A Simple Decision Framework
Before you book the expense, ask these four questions:
- Was this expense for food, entertainment, or both?
- Was the meal ordinary, necessary, and not lavish?
- Was the taxpayer or an employee present?
- Can I prove the business purpose with a receipt and notes?
If the answer to any of those questions is unclear, the expense deserves a second look before it is entered into the books.
Why This Matters for New Businesses
Many owners set up their entity and start spending before they have a clean accounting system. That is where deduction problems start.
When a business is formed correctly, books are separated from personal spending, reimbursement rules are documented, and expense categories are clear from day one. For founders launching through Zenind, that discipline helps build a stronger financial foundation for tax season and beyond.
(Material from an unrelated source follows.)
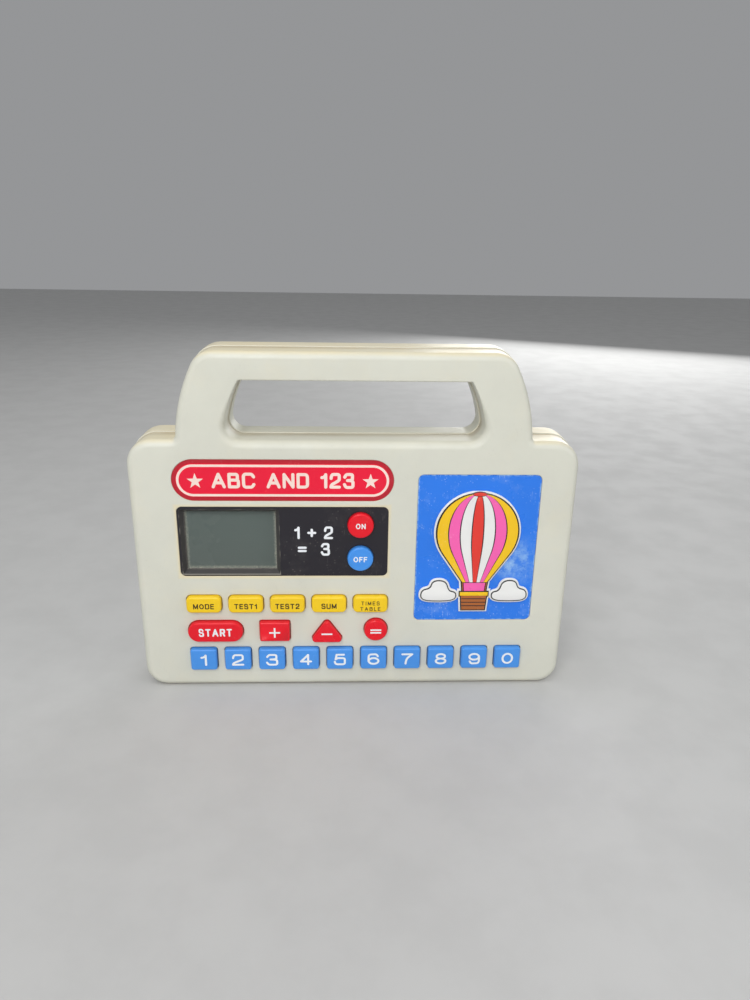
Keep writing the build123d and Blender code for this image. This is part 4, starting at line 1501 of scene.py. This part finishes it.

When to Talk to a Tax Professional
Business meal rules are detailed, and entertainment deductions are easy to misclassify. A tax professional can help if your business:
- Hosts clients frequently
- Reimburses employee meals
- Travels often for sales or conferences
- Runs events with both food and entertainment
- Uses multiple entity types or has owners in different tax situations
If your expenses are recurring, it is worth setting a policy now instead of fixing the records later.
Conclusion
Business meals can still produce a meaningful tax deduction, but entertainment is usually off the table. The safest approach is to separate meals from entertainment, document the business purpose, keep complete receipts, and report the expense on the correct return line for your entity type.
When the records are clean, tax filing is simpler and deductions are easier to defend.
Disclaimer: This article is for informational purposes only and is not tax, legal, or accounting advice. Consult a qualified advisor for guidance on your specific situation.